▸ **DATA FOR PROCESSING**:
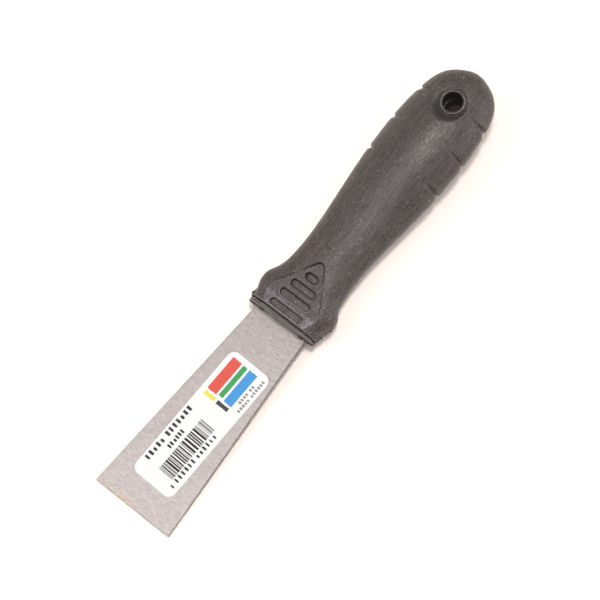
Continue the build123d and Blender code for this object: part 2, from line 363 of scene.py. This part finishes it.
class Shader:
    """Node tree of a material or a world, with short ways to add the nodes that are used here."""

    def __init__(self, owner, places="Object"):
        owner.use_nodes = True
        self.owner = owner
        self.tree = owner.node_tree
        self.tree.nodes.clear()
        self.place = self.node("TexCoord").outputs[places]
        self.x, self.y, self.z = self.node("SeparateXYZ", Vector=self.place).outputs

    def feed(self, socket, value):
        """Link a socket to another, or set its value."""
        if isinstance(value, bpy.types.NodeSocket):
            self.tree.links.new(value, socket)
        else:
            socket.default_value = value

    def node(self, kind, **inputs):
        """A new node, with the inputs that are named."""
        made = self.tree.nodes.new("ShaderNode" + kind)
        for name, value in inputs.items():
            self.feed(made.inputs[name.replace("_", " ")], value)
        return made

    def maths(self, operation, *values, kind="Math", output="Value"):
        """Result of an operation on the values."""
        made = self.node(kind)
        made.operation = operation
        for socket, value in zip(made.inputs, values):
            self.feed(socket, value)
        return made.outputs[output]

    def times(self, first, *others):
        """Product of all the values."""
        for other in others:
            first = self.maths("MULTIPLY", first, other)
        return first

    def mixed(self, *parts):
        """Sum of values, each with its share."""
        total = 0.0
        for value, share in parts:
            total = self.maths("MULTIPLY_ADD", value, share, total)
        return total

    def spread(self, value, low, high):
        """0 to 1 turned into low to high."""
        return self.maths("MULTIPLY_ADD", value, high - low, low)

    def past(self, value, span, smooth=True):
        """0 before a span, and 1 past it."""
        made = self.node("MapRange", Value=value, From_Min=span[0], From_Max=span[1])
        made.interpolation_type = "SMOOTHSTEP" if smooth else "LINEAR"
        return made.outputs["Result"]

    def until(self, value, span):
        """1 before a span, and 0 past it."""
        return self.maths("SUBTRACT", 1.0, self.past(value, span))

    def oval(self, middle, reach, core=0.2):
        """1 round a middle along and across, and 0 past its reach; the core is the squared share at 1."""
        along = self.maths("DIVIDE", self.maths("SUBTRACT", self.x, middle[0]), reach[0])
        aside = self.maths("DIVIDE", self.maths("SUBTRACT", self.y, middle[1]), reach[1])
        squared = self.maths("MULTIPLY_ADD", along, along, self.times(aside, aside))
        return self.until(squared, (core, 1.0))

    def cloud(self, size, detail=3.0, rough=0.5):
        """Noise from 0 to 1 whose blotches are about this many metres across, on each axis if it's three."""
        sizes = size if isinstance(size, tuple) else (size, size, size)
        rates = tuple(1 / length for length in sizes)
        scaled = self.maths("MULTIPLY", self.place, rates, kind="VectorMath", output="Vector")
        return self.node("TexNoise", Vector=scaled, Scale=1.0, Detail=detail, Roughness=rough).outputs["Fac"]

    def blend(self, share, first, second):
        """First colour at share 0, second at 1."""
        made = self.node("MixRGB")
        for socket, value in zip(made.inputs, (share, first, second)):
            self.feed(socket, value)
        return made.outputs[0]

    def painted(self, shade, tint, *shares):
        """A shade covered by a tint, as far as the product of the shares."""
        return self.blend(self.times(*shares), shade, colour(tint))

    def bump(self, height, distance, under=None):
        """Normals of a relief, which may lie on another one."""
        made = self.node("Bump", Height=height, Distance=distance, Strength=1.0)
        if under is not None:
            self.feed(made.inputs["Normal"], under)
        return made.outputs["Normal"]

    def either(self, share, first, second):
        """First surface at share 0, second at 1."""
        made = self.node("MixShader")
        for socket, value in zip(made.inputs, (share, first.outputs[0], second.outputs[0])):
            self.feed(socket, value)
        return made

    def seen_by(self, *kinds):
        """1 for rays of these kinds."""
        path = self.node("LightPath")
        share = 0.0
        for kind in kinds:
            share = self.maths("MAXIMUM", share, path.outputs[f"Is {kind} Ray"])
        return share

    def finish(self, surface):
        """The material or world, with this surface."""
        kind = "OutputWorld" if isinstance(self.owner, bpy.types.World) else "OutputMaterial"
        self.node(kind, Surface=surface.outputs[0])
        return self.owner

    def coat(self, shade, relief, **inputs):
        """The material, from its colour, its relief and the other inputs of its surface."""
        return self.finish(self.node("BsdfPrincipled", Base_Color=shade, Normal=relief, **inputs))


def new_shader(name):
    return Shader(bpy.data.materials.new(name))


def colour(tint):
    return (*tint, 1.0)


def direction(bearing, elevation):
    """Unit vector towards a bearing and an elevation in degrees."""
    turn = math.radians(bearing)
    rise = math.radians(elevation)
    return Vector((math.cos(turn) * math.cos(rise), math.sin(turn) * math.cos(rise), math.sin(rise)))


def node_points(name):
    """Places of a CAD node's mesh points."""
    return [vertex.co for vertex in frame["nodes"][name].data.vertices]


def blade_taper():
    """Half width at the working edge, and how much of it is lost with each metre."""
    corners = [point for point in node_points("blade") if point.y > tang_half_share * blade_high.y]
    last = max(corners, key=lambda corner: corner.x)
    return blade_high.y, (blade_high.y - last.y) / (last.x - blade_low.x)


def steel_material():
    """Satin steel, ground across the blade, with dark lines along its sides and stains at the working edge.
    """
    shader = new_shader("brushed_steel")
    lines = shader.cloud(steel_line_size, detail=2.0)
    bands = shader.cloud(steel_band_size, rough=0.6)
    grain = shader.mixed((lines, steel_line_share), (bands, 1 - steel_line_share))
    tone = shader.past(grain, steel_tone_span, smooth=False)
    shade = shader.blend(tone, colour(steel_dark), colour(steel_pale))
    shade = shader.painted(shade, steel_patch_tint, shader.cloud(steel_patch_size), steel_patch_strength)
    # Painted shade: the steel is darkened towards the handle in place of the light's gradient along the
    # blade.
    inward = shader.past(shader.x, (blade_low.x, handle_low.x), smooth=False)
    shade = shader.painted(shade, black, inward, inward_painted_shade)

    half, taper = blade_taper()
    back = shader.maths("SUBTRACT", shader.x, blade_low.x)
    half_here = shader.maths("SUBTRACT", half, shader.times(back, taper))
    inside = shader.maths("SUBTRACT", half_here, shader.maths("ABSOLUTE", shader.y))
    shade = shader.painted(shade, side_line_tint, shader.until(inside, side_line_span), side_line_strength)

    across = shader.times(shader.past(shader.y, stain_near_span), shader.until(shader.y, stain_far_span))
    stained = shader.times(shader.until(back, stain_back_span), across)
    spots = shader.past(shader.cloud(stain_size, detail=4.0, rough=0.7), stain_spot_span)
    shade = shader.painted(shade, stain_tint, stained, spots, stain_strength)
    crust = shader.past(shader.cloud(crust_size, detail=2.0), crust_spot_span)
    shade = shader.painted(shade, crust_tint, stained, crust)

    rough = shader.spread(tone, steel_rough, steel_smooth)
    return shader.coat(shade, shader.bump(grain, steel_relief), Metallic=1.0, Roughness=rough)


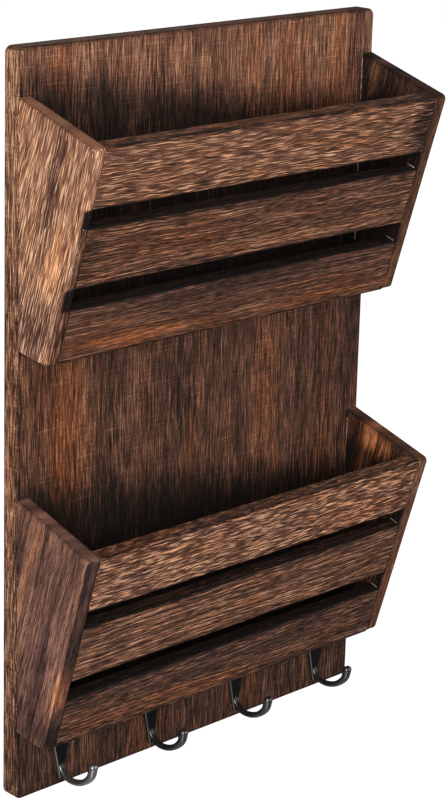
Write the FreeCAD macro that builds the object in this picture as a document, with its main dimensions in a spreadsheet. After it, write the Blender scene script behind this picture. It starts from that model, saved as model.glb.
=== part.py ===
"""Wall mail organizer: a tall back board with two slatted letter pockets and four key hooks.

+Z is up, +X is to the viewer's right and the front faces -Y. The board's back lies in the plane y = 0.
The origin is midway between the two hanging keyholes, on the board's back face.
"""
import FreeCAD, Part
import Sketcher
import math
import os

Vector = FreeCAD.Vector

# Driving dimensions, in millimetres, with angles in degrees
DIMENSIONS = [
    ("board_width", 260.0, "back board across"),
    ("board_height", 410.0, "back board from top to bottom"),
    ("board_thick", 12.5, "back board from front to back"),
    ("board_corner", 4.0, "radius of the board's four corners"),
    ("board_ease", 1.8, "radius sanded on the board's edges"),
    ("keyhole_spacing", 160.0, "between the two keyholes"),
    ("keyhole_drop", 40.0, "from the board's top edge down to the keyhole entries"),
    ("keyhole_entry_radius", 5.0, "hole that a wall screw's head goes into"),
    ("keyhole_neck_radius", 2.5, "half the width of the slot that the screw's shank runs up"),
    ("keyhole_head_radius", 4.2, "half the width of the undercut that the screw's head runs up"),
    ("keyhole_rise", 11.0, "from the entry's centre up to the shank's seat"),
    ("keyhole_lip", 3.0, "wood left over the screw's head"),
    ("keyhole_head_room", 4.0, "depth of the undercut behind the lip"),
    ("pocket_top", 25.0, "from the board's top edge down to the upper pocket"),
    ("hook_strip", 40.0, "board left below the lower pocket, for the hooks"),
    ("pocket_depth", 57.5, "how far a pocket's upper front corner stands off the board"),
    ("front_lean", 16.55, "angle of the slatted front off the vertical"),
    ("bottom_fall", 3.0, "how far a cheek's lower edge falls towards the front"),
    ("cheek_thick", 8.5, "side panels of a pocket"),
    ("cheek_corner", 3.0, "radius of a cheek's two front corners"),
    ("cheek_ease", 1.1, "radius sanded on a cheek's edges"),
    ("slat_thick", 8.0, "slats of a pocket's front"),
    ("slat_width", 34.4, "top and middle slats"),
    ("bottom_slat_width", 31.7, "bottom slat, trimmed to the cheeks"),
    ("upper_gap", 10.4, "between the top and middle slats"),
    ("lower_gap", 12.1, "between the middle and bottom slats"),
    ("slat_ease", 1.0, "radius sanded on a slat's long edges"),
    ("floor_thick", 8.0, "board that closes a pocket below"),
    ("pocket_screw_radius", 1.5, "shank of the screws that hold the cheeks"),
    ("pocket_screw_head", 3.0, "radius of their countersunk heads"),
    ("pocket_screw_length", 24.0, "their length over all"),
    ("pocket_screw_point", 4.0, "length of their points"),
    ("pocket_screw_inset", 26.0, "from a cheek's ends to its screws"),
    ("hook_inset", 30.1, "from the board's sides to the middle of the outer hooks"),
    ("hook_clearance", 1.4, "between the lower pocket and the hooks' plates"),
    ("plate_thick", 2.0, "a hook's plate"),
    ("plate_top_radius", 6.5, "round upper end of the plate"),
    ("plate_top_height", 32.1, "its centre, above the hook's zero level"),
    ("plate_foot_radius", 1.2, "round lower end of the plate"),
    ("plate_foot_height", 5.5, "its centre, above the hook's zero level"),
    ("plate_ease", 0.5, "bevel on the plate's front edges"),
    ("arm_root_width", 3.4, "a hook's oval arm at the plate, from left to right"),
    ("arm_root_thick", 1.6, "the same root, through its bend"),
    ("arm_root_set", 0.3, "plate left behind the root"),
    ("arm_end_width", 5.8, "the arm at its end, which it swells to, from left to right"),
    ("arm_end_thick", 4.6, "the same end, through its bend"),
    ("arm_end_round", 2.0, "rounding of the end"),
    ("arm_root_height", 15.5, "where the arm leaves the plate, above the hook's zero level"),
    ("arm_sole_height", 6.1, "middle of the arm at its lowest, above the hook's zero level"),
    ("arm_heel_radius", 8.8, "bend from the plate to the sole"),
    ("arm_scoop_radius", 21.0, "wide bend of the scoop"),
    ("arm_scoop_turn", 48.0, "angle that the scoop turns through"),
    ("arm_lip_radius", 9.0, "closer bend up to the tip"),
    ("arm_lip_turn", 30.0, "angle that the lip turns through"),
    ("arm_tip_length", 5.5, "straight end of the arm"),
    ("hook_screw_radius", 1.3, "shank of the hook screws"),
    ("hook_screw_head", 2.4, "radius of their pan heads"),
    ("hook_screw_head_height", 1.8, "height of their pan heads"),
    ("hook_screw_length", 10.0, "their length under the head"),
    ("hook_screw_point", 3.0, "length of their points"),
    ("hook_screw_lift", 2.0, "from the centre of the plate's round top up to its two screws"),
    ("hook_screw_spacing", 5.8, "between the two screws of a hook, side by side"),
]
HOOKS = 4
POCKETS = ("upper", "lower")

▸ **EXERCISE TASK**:
Transcribe precisely the lines between the one that contains "Write the FreeCAD" and the one that contains "four key hooks.", counting those two lines as part of the range.

▸ **SOLUTION**:
Write the FreeCAD macro that builds the object in this picture as a document, with its main dimensions in a spreadsheet. After it, write the Blender scene script behind this picture. It starts from that model, saved as model.glb.
=== part.py ===
"""Wall mail organizer: a tall back board with two slatted letter pockets and four key hooks.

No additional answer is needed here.